Smugglers & Scones by Morgan C Talbot review and guest post


Pippa Winterbourne runs Moorehaven, the Oregon Coast’s quirkiest bed-and-breakfast and former home of world-famous mystery writer A. Raymond Moore. Guests come there to write their own crime novels. When a real-life murder takes a local’s life and washes a handsome boat pilot into her arms, Pippa is yanked into a deadly plot of her own. A tangle of secrets crashes past into present, and Pippa must uncover clues dating back to Seacrest’s Prohibition days, including a secret Moore himself hid from the world.

Juggling her book-writing guests, small-town intrigues, secret club agendas, and a possibly fatal attraction, Pippa must sort fact from fiction to know who to trust before a desperate killer claims a final revenge nearly a century in the making.



Smugglers & Scones is a debut series the Moorehaven Mysteries. We meet some interesting characters along with Pippa Winterbourne her uncle A. Raymond Moore, is the original owner. Since she has modernized and redone a few things she has a lot of writers that come to the B & B.

Pippa has to help Lake figure what happened to the dead man that was in the boat. With he help of the writers and others they set out to figure out what happened.

There are some slow bits in the story but it makes it all worth wild in the read. With excellent characters and story line the reader will be happy with this new series.


Guest Post

I’ve been writing for so long, I can’t remember why I started. I was so young back then—my mother keeps a rhyming poem I wrote when I was four. During my school years, elementary to college, I wrote simply to amuse myself, to capture the brightest ideas that fluttered around the corners of my mind and settle them in jars so that I could watch them dance again and again. Much of my early writing was poetry, with more short stories sprinkled in as I got older. But in college, I got my first novel idea, so I ran with it. And ran and ran… Eight years and 475,000 words later, it finally told me the end. Yeah, that one’s never seeing the light of day. I’d be so embarrassed!
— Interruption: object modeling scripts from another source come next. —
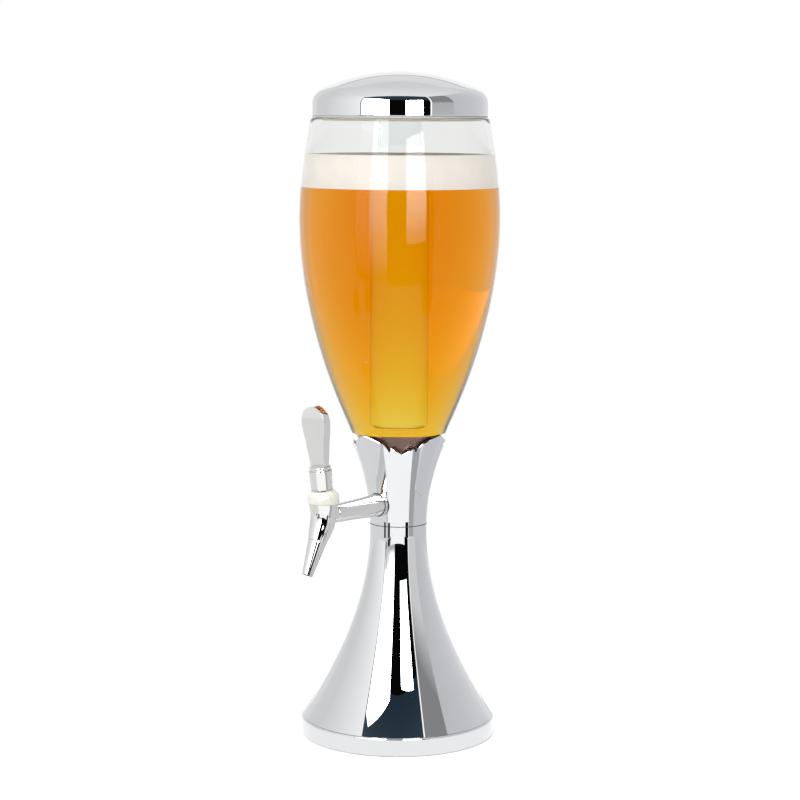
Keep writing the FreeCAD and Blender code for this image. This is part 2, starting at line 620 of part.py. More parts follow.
# ---- lid and ice tube -------------------------------------------------------------------
def lid_path(depth):
    """Outer path of the dome at a depth under its surface, from its lower edge to the crown."""
    radius = LID_RADIUS - depth
    shoulder = LID_SHOULDER_RADIUS - depth
    crown = LID_CROWN_RADIUS - depth
    shoulder_r = LID_RADIUS - LID_SHOULDER_RADIUS
    shoulder_z = LID_BOTTOM + LID_SIDE
    apart = LID_CROWN_RADIUS - LID_SHOULDER_RADIUS
    crown_z = shoulder_z - math.sqrt(apart ** 2 - shoulder_r ** 2)
    lean = math.asin(shoulder_r / apart)
    turn = math.pi / 2 - lean
    join = (shoulder_r + shoulder * math.sin(lean), shoulder_z + shoulder * math.cos(lean))
    half = (shoulder_r + shoulder * math.cos(turn / 2), shoulder_z + shoulder * math.sin(turn / 2))
    midway = (crown * math.sin(lean / 2), crown_z + crown * math.cos(lean / 2))
    top = (0, crown_z + crown)
    return (radius, shoulder_z), half, join, midway, top


def lid_shell():
    side, half, join, midway, top = lid_path(0)
    in_side, in_half, in_join, in_midway, in_top = lid_path(LID_WALL)
    lip = LID_WALL / 2
    return turned([(in_side[0], LID_BOTTOM), (side[0] - lip, LID_BOTTOM), (side[0], LID_BOTTOM + lip),
                   arc(side, half, join), arc(join, midway, top), arc(in_top, in_midway, in_join),
                   arc(in_join, in_half, in_side)])


def liner_radius():
    """Outer radius of the liner's skirt, inside the seal."""
    return RIM_RADIUS - VESSEL_WALL / 2 - LID_SEAL_WIDTH


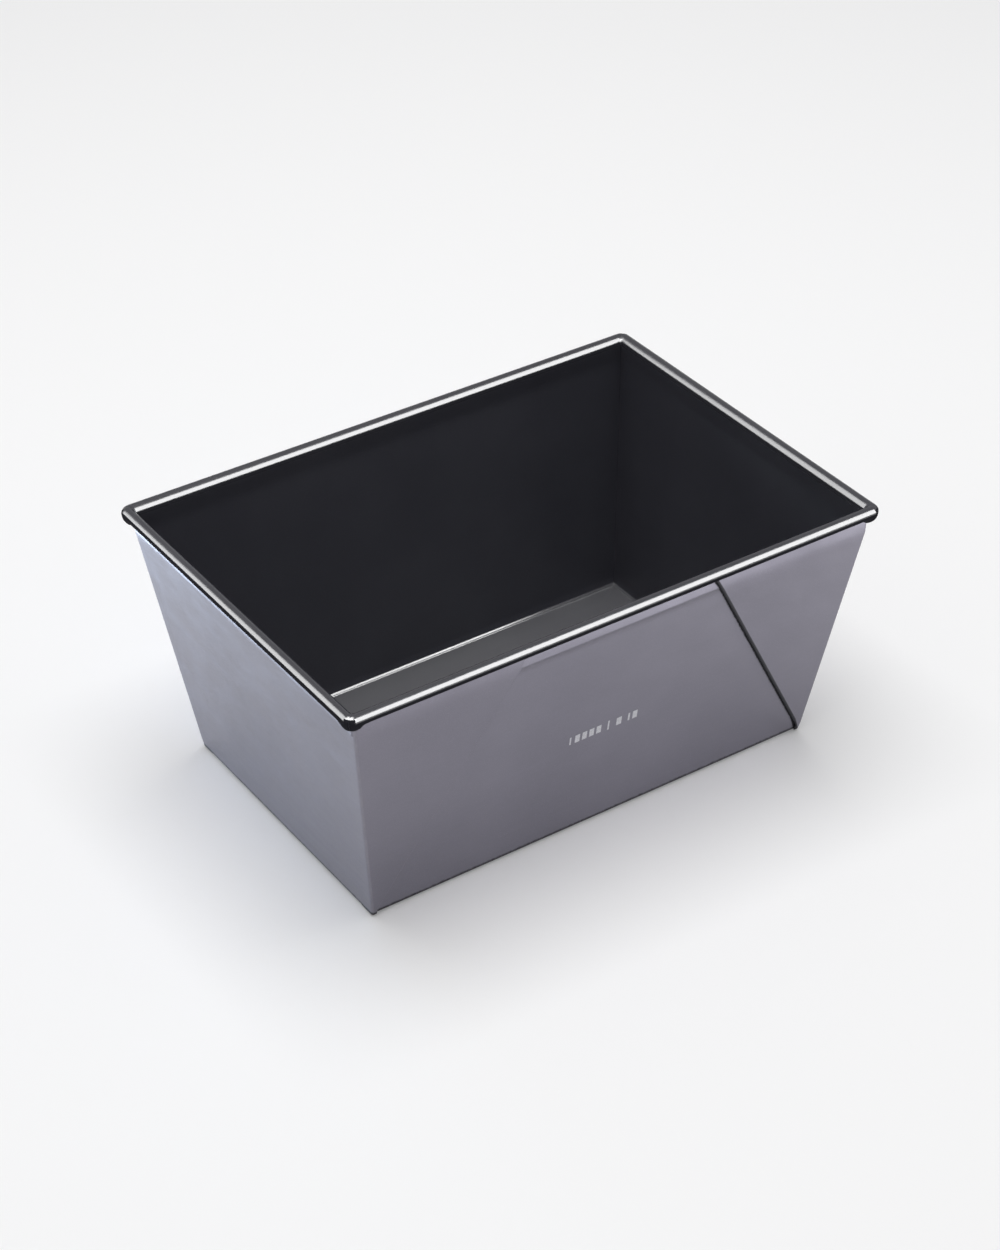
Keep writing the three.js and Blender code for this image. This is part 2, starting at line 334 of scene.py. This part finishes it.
def section(wall, offset):
    """Points of one face of the sheet, from the flat base to the top of the neck."""
    half = offset * sheet / 2
    points = [(wall.heel_start, sheet / 2 - half)]
    for k in range(1, BEND_STEPS + 1):
        a = wall.turn * k / BEND_STEPS
        radius = bend + half
        x = wall.heel_start + radius * math.sin(a)
        z = sheet / 2 + bend - radius * math.cos(a)
        if offset < 0:  # the inside of the bend is fuller
            fill = HEEL_FILL * math.sin(2 * a) ** 2
            x, z = x - fill * math.sin(a), z + fill * math.cos(a)
        points.append((x, z))
    across = (math.cos(wall.lean), -math.sin(wall.lean))
    start_z = sheet / 2 + bend * (1 - math.cos(wall.turn))
    neck_radius, shoulder = NECK_BEND_IN, 0
    if offset > 0:
        neck_radius = NECK_BEND_OUT
        shoulder = END_SHOULDER if wall is end_wall else SIDE_SHOULDER
    run = neck_radius * math.tan(wall.lean / 2)
    stop_z = neck_foot - run * math.cos(wall.lean)
    for k in range(1, WALL_STEPS + 1):
        z = start_z + (stop_z - start_z) * k / WALL_STEPS
        points.append((wall.out(z) + half * across[0], z + half * across[1]))
    centre_x = wall.neck + shoulder - neck_radius
    centre_z = neck_foot + run
    for k in range(1, NECK_STEPS + 1):
        a = wall.lean * (1 - k / NECK_STEPS)
        x = centre_x + (neck_radius + half) * math.cos(a)
        z = centre_z - (neck_radius + half) * math.sin(a)
        points.append((x, z))
    points.append((wall.neck + half - shoulder, neck_top))
    return points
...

I took a break from writing once I got a proper job. I had friends, I dated—I guess I was just being “normal” for a while. I even got married to a wonderful man, and we went on adventures together. But when we started a family, I quit my job and stayed home all day with a delightful daughter who slept for hours and hours at a time. I was blessed. I was also—when not singing, playing, or going on adventures with her—restlessly bored. With my sleep deprivation, it took me several weeks to understand why. I needed to write again.

I’d tuck her in for a nap right beside me, and I let my ideas flow. New and exciting worlds opened up to me, and I walked their streets, their mountain trails. I remembered why I wrote in the first place. I wanted to visit more than one world. I wanted to dance in all of them.

When my second child was born a few years later, and I once more had a tiny sleeping companion (though less with the sleeping this time around), I decided to look into improving my writing in order to be good enough for publication. Today, my daughter, now 12, is already writing short stories, and I could not be more proud of who she is and who she’ll become.

I’m never sure what got me started on writing, so many years ago. But it’s a bright little piece of my soul, and I wouldn’t be me without it.